» Given problem:
Starting from the line that contains "module cup(row, col)", copy every line exactly until the line that contains "shown = obj.evaluated_get(depsgraph)", which is also included.

» Recorded information:
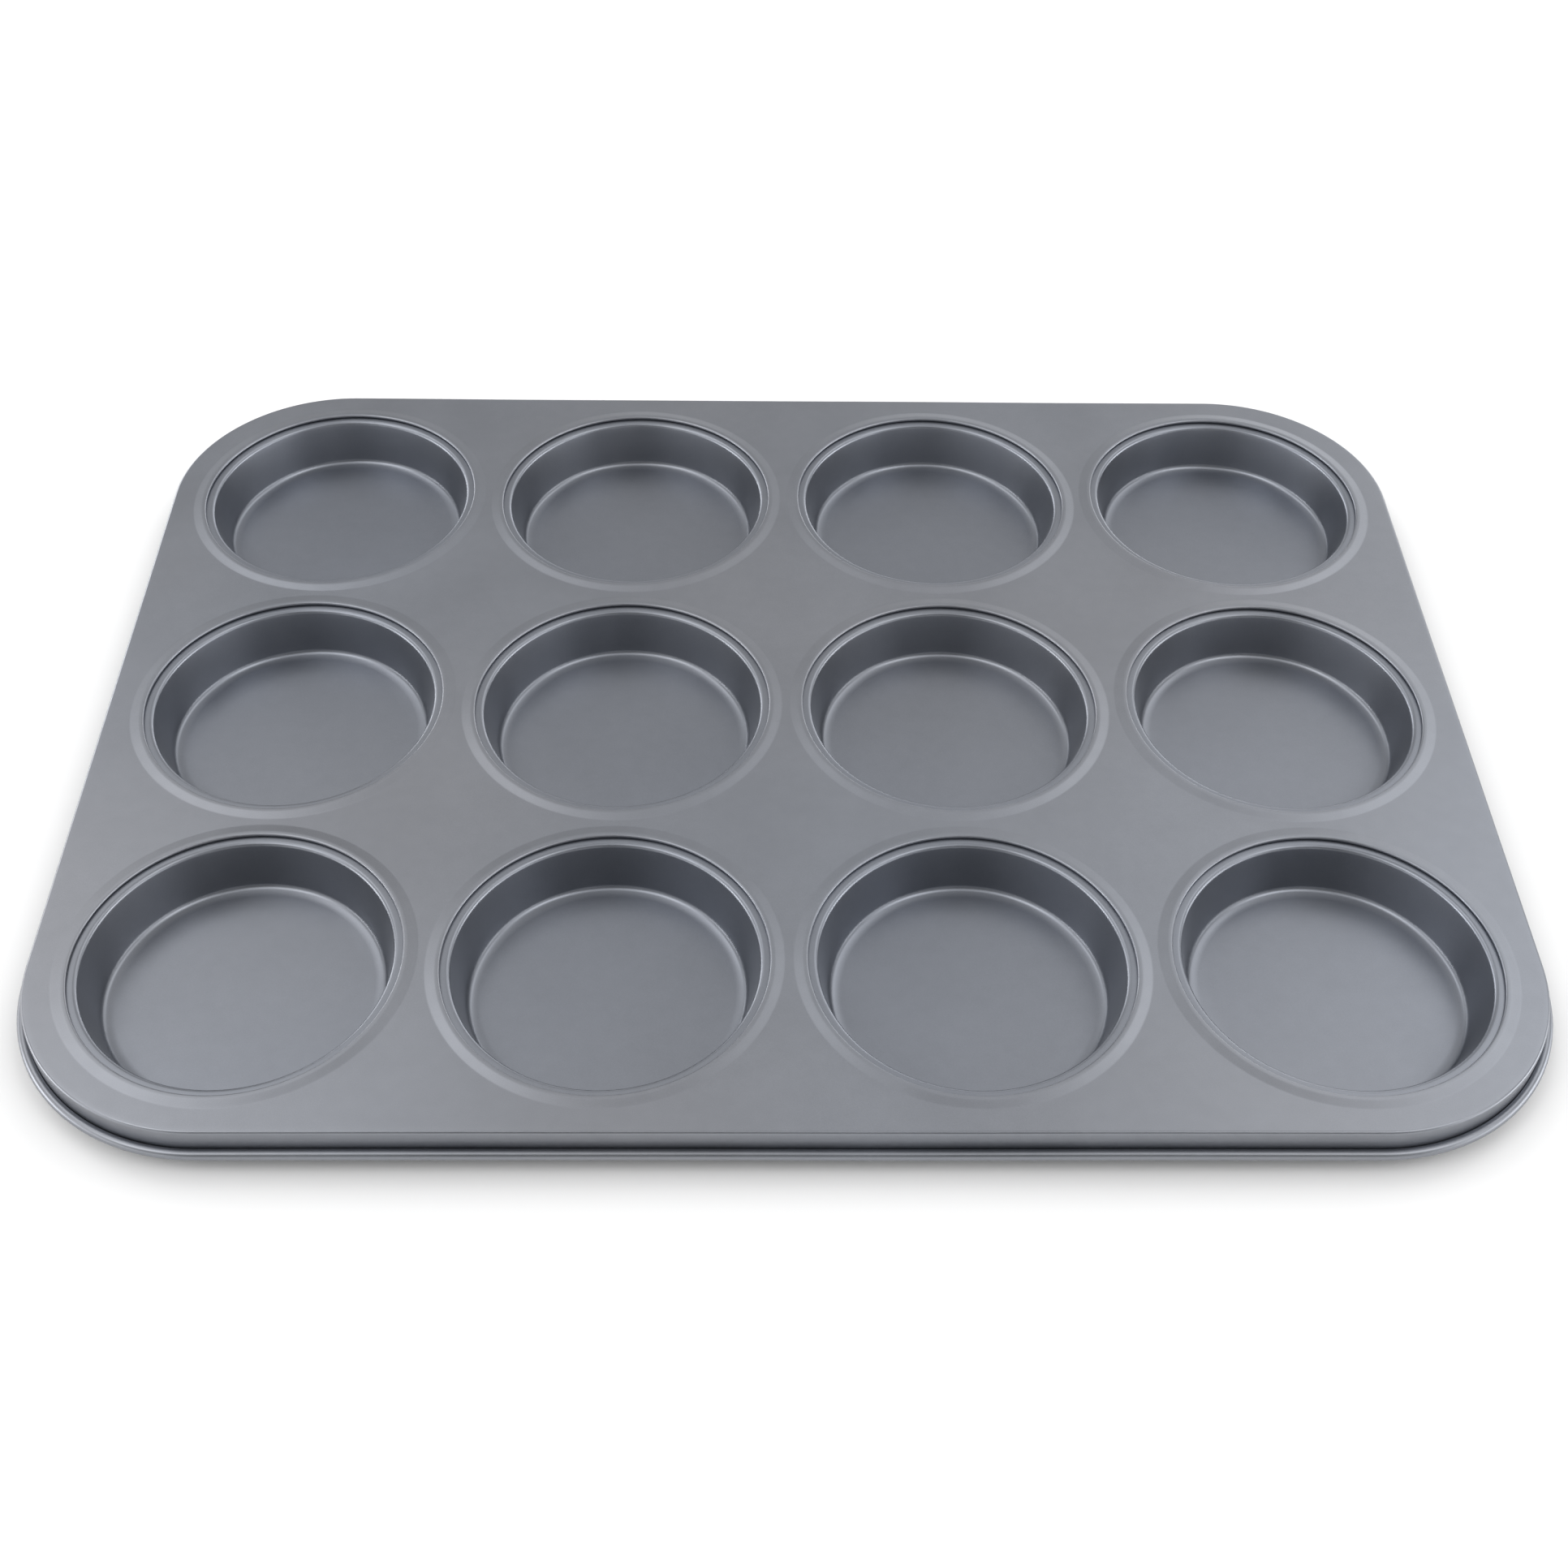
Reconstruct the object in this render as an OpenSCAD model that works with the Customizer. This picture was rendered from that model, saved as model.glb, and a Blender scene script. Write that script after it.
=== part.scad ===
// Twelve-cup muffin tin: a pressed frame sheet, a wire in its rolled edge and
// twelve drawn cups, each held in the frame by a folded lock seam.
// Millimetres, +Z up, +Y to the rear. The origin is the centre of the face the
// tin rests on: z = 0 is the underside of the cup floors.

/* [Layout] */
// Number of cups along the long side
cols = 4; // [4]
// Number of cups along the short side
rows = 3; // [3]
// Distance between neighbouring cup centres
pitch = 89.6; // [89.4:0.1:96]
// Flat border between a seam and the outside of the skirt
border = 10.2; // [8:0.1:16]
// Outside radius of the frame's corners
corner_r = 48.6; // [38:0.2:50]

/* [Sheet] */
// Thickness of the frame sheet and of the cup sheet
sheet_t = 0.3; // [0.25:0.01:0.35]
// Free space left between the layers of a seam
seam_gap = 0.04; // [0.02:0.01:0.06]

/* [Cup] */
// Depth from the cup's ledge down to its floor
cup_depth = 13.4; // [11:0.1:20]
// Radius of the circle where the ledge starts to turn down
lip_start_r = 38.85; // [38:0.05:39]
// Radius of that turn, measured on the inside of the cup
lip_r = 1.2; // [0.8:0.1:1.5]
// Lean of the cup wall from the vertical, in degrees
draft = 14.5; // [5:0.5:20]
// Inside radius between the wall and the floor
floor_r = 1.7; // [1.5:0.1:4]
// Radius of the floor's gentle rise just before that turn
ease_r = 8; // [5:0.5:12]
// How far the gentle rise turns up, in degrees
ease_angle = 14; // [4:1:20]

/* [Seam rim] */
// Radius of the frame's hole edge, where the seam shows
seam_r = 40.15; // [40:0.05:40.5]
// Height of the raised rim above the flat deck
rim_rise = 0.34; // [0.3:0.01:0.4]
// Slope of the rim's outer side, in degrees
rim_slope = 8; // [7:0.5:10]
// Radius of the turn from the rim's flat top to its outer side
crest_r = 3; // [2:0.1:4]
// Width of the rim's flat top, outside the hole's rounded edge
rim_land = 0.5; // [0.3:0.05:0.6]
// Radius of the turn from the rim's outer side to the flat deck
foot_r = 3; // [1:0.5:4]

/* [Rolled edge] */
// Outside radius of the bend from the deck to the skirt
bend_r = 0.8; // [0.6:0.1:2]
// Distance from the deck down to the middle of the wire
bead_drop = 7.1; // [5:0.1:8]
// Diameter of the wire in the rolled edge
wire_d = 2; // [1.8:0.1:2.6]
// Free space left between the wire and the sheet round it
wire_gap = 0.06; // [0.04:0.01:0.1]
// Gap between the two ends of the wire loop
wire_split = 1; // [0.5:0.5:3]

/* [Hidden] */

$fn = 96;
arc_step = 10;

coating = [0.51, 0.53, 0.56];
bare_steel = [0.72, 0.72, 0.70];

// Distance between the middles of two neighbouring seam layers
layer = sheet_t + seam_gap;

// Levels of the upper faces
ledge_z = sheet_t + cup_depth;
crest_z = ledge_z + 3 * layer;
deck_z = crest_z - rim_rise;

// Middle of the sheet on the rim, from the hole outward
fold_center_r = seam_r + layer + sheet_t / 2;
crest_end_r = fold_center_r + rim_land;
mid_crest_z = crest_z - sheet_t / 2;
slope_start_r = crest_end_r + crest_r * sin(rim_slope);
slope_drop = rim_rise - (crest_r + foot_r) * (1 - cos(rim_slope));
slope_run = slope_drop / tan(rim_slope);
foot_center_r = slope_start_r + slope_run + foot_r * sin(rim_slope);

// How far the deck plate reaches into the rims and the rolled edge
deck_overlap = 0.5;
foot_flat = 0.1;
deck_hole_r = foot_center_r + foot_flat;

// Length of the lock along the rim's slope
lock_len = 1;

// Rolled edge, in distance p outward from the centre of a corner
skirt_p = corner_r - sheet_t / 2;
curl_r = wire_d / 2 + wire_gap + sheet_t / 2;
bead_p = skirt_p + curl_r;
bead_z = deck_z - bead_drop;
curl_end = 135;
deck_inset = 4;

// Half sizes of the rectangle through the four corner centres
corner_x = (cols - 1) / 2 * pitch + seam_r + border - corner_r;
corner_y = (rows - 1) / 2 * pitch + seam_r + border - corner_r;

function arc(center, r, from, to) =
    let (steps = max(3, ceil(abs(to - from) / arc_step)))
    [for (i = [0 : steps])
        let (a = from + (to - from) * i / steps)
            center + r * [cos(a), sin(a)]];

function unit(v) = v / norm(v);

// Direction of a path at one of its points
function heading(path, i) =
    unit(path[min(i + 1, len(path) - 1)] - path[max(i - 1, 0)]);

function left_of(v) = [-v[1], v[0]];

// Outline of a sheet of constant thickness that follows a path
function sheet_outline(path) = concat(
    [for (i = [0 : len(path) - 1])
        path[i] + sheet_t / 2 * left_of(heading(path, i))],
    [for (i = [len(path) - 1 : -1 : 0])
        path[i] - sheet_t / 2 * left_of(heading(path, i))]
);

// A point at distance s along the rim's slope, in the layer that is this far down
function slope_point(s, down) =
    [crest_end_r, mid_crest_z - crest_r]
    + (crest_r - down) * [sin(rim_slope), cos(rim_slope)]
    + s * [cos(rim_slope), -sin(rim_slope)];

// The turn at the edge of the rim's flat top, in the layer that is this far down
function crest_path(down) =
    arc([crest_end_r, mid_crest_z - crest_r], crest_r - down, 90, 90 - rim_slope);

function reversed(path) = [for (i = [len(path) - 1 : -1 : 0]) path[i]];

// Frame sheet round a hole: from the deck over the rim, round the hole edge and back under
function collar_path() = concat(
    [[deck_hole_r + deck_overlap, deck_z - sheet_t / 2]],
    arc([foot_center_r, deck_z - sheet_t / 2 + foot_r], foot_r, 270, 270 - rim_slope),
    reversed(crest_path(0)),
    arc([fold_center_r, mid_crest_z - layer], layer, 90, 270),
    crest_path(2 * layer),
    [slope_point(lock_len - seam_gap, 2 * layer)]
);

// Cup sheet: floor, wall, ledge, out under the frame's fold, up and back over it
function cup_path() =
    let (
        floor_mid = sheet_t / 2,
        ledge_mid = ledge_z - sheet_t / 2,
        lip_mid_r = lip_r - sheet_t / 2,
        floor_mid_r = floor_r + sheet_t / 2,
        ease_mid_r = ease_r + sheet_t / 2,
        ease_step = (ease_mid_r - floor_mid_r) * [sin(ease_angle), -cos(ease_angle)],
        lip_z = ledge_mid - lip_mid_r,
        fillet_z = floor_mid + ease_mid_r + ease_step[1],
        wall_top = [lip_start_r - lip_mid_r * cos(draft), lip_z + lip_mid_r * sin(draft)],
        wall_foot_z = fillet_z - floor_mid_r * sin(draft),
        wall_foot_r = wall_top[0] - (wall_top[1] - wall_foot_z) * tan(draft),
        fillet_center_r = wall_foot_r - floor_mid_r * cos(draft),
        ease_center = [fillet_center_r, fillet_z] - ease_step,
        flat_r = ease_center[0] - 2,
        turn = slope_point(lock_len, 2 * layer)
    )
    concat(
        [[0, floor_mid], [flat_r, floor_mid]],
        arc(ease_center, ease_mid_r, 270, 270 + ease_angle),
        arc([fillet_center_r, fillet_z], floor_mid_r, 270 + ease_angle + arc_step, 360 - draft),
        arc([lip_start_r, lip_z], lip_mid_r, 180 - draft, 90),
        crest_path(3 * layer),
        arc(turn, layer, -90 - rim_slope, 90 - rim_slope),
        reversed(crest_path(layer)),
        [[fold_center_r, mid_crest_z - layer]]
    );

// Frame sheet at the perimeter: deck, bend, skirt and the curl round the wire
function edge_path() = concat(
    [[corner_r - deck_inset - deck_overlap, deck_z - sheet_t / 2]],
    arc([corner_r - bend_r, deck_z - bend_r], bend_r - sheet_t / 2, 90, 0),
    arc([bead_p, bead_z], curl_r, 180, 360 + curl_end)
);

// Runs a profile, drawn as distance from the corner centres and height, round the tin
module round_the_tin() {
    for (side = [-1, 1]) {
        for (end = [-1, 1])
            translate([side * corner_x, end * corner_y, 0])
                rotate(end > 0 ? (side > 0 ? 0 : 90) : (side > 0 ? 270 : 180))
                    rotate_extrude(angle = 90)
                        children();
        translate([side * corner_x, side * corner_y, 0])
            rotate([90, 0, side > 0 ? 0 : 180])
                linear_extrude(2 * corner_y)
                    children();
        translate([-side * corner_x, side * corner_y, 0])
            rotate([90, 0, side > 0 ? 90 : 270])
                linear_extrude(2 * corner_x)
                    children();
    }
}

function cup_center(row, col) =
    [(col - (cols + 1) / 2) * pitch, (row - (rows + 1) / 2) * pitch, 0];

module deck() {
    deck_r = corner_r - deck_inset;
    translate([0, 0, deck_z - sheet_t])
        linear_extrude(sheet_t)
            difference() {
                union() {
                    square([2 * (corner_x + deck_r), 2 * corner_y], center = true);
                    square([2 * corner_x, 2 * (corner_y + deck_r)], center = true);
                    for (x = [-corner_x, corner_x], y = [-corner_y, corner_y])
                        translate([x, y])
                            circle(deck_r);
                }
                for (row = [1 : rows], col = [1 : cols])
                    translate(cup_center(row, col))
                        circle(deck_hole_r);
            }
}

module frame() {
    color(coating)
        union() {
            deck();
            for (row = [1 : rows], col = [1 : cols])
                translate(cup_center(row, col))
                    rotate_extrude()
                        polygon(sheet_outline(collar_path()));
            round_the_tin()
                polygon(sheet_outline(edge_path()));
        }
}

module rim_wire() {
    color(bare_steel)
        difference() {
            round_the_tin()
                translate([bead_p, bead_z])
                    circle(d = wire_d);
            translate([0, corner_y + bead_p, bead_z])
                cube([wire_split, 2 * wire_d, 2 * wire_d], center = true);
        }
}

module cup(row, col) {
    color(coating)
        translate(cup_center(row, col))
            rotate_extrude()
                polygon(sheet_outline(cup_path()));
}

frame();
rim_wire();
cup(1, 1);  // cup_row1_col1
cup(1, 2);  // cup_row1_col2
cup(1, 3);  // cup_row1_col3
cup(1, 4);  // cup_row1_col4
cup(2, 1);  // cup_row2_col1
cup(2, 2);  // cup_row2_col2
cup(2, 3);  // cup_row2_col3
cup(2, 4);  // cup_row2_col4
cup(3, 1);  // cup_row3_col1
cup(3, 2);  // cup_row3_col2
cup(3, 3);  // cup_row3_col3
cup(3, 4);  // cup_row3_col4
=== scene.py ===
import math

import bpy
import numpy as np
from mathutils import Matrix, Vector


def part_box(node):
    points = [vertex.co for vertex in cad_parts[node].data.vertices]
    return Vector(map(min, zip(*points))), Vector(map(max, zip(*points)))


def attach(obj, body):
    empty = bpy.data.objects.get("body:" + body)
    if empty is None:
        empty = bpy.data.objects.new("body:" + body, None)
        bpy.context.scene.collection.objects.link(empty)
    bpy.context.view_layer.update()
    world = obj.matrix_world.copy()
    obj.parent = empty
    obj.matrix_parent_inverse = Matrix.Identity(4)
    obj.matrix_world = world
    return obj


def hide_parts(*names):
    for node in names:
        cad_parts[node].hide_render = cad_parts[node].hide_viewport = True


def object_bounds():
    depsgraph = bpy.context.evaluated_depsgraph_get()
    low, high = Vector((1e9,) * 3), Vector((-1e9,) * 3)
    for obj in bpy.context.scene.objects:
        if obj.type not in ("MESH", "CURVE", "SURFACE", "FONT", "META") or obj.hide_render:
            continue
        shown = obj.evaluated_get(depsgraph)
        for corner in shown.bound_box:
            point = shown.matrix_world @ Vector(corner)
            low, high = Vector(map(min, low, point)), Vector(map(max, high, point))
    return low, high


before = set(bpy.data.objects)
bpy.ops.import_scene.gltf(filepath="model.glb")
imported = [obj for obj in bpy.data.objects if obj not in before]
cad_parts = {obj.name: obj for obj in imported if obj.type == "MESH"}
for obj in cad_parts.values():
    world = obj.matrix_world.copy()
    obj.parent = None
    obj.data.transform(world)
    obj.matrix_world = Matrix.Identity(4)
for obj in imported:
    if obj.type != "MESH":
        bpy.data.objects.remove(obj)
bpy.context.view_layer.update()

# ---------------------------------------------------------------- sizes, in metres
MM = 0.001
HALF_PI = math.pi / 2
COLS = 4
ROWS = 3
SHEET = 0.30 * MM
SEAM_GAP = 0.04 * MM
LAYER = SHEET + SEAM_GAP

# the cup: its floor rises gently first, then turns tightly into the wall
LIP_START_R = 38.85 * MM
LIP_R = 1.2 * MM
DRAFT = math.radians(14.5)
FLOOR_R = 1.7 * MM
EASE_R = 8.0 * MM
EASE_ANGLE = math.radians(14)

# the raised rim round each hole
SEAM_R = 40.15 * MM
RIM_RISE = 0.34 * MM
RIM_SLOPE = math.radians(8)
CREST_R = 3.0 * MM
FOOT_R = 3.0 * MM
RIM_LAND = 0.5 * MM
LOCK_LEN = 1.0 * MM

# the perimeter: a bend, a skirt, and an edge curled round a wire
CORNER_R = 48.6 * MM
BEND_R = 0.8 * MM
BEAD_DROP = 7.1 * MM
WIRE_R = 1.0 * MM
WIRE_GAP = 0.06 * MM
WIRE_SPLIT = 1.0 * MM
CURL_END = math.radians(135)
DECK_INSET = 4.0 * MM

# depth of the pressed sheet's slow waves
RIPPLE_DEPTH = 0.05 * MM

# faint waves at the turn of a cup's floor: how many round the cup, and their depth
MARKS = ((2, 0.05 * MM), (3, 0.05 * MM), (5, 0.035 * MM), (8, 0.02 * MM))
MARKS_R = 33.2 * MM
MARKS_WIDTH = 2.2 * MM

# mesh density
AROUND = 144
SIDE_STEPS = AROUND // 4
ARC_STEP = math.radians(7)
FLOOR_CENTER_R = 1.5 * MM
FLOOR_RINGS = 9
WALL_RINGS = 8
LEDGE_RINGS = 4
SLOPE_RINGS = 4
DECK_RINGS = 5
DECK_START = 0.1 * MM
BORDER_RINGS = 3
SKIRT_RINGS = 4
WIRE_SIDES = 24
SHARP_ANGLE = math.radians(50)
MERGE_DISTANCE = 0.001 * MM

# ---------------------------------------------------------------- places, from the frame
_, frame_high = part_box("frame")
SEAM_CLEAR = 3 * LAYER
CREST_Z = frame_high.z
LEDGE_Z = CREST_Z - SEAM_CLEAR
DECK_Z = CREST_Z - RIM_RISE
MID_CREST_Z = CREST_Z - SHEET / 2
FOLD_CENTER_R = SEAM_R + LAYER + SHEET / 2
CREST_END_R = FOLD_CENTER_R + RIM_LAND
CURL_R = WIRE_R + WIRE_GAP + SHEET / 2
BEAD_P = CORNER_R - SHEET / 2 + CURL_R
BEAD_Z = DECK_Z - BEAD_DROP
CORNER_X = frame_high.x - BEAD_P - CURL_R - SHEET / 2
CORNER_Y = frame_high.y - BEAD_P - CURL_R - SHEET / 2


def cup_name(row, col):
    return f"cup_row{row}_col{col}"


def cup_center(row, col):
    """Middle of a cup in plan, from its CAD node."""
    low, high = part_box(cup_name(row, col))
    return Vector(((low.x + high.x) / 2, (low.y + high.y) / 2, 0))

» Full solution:
module cup(row, col) {
    color(coating)
        translate(cup_center(row, col))
            rotate_extrude()
                polygon(sheet_outline(cup_path()));
}

frame();
rim_wire();
cup(1, 1);  // cup_row1_col1
cup(1, 2);  // cup_row1_col2
cup(1, 3);  // cup_row1_col3
cup(1, 4);  // cup_row1_col4
cup(2, 1);  // cup_row2_col1
cup(2, 2);  // cup_row2_col2
cup(2, 3);  // cup_row2_col3
cup(2, 4);  // cup_row2_col4
cup(3, 1);  // cup_row3_col1
cup(3, 2);  // cup_row3_col2
cup(3, 3);  // cup_row3_col3
cup(3, 4);  // cup_row3_col4
=== scene.py ===
import math

import bpy
import numpy as np
from mathutils import Matrix, Vector


def part_box(node):
    points = [vertex.co for vertex in cad_parts[node].data.vertices]
    return Vector(map(min, zip(*points))), Vector(map(max, zip(*points)))


def attach(obj, body):
    empty = bpy.data.objects.get("body:" + body)
    if empty is None:
        empty = bpy.data.objects.new("body:" + body, None)
        bpy.context.scene.collection.objects.link(empty)
    bpy.context.view_layer.update()
    world = obj.matrix_world.copy()
    obj.parent = empty
    obj.matrix_parent_inverse = Matrix.Identity(4)
    obj.matrix_world = world
    return obj


def hide_parts(*names):
    for node in names:
        cad_parts[node].hide_render = cad_parts[node].hide_viewport = True


def object_bounds():
    depsgraph = bpy.context.evaluated_depsgraph_get()
    low, high = Vector((1e9,) * 3), Vector((-1e9,) * 3)
    for obj in bpy.context.scene.objects:
        if obj.type not in ("MESH", "CURVE", "SURFACE", "FONT", "META") or obj.hide_render:
            continue
        shown = obj.evaluated_get(depsgraph)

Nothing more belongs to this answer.